Until the late eighteenth century cast plate glass had been made only in France. In 1773 the British Cast Plate Glass Company was set up by Act of Parliament with a capital of £40,000. By 1786 the company's huge works at Ravenhead, near St. Helens, was built and the first domestic plate glass cast. Plate glass was an expensive process to establish and maintain and there were never many establishments in Britain. 

Pilkington chose as its site Cowley Hill on the outskirts of St. Helens and by 1876, five years after the decision to manufacture plate glass had been taken, Pilkington was producing as much as the Ravenhead factory, then in the hands of the London & Manchester Plate Glass Company, and ten years later its production was three times as great. 

During the last quarter of the nineteenth century, strong competition continued to be experienced from the continental manufactures as their production capacity expanded. This competition was made much more severe by the growing self-sufficiency of the United States market, which had been one of the most important export outlets. The growth of industrialisation in the United States, as well as causing the collapse of British exports, meant that British manufacturers had to contend with much heavier Belgian and French competition at home. 

One British company after another succumbed and by 1903, within 30 years of Pilkington's entry into this branch of the flat glass industry, it had become sole British producer. Pilkington bought the Ravenhead works in 1901. 

There were two main reasons for Pilkington's survival. After 1894, the year in which Pilkington became a limited company, it was the only plate glass manufacturer which also manufactured sheet, rolled, plate and cathedral glass, all of which continued to yield profits which balanced the difficulties in the plate market. However, Pilkington had also been able to achieve comparatively low manufacturing costs in plate glass, resulting from numerous innovations and improvements in manufacture since the introduction of the process. 

Depots or agencies were established in many overseas markets. Of these, Canada became the most important, with a network of depots across the country from 1892. Agencies were established in Australia, South Africa, New Zealand, Spain, Italy, Germany, France, Holland, Egypt and South America. 

At the Sheet Works, the mechanical-drawn cylinder process superseded the hand process. This idea originated in the United States in the 1890s but took ten years to develop into a commercial proposition. 

Although there was no question of the mechanical process driving the hand blown process off the market immediately, because the quality of the former was poor, a considerable increase in output made it attractive. The cylinder drawn process, however, was to become less and less competitive with the American Colburn and Belgian Fourcault patented processes for producing sheet glass by drawing a continuous ribbon of flat glass. Although Pilkington had considered the Fourcault process as early as 1903 and had obtained an option on it for this country, it had been rejected in favour of the cylinder drawn method. 

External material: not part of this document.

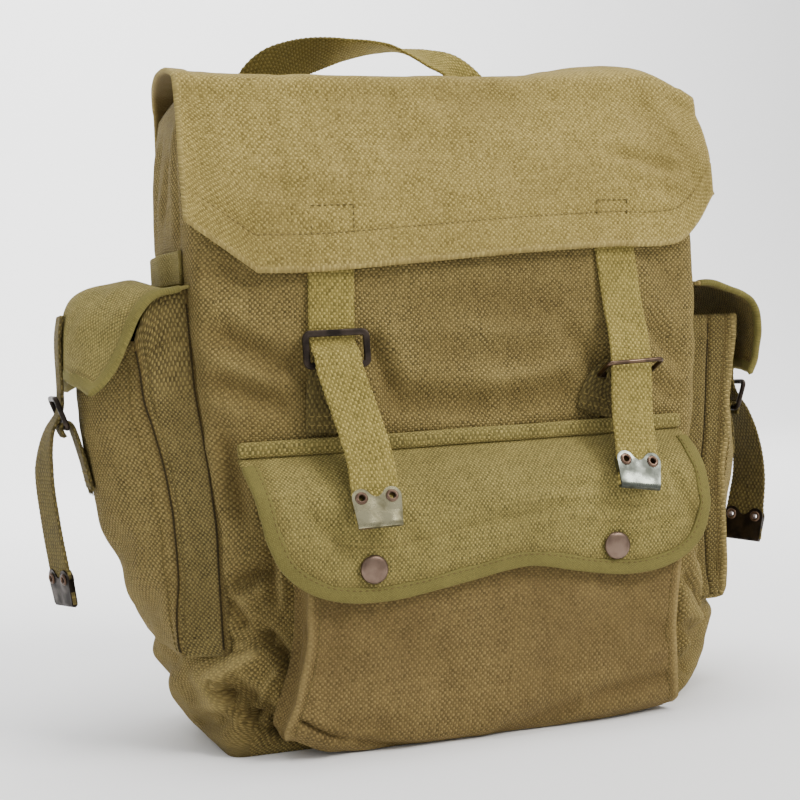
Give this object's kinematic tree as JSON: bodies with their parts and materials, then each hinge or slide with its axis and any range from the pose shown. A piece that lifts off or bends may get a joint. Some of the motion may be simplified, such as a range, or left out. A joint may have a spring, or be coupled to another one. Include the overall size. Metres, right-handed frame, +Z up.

Development work on the Fourcault process, however, gradually eliminated many of the technical objections which had led Pilkington to its decision, so that it slowly overtook cylinder-drawn in terms of cost as well as output. At the end of the 1920s when Pilkington was considering abandoning sheet glass, the successful development of a third continuous flat drawn process completely changed the position. This was the PPG process which Pilkington adopted in 1931. 

A subsidiary manufacturing company, which had been set up at Thorold in Canada just before the First World War to operate the Canadian patent rights of the cylinder drawn process, had to be closed down again in 1924 due to uneconomic operation in the face of competition from flat drawn sheet. 

In the manufacture of plate glass Pilkington achieved outstanding success in the interwar years. At the end of the First World War, the plate process was basically the same as that introduced at Ravenhead in 1883. However, early in the 1920s Pilkington co-operated with the Ford Motor Company of America in developing the continuous flow process, and at the same time itself developing a method of continuous grinding and polishing. 

By 1935 the company had developed the 'twin' machine which ground both sides of the ribbon of glass simultaneously. These developments gave Pilkington an international advantage in plate manufacture which they shared, however, by licensing the continuous and the 'twin' grinders to overseas manufacturers. 

The demand for plate glass was greatly increased by the rise of the mass production motor industry. The need for the specialist production of safety glass led to the formation in 1923 of the Triplex Safety Glass Company to operate in Britain certain French patents for laminated glass. 

In 1929 Pilkington and Triplex formed a joint company to build a works at Eccleston, St. Helens, which initially produced laminated glass. In the 1930s they entered into a series of agreements for the manufacture and sale in Britain of the newly developed toughened glass. Pilkington gradually increased its shareholding in Triplex until by 1965 it was the majority shareholder. 

By 1945 Pilkington had acquired a 50 per cent shareholding in Chance Brothers, and by 1951 Chance became a wholly owned subsidiary. The two companies had for some time co-operated in the field of rolled glass, which was now Chance's sole flat glass product. 

Chance had been making glass fibres at Firhill, Glasgow, since the late 1920s and Pilkington acquired an interest in 1938. In 1944 Glass Fibre Limited was reorganised as Fibreglass Limited, and a new works was erected at Ravenhead, St. Helens, for the production of insulation materials. Early development in the manufacture of glass fibre reinforcements was carried out at Firhill and at Birkenhead. 

Chance had been involved in the manufacture of optical glass in Birmingham since 1848. Prior to the Second World War a 'shadow' optical factory was erected by Pilkington at St. Helens in case of war damage to the Birmingham plant. In 1957, the optical side of both companies was combined in the new Chance-Pilkington Optical Works at St. Asaph, North Wales. 

From the 1930s Pilkington had established overseas operations to manufacture sheet glass and safety glass. By the 1950s the company was manufacturing in Argentina, Australia, Brazil, Canada, New Zealand, and South Africa.

1950s The invention of float glass and overseas growth

The 1950s were, however, of most significance to Pilkington because of the invention of the float glass process. In 1952 Alastair Pilkington conceived the idea of forming a ribbon of glass by floating the melted raw materials at high temperature over a bath of molten tin. It took seven years and more than £7 million ( £80 million in today's money ) to develop the process. Pilkington set out to replace the twin grinding and polishing process for making plate glass. In the event, the float glass process superseded not only that process, but also the sheet glass process for making ordinary windows. It was to become the universal process for the manufacture of high quality flat glass.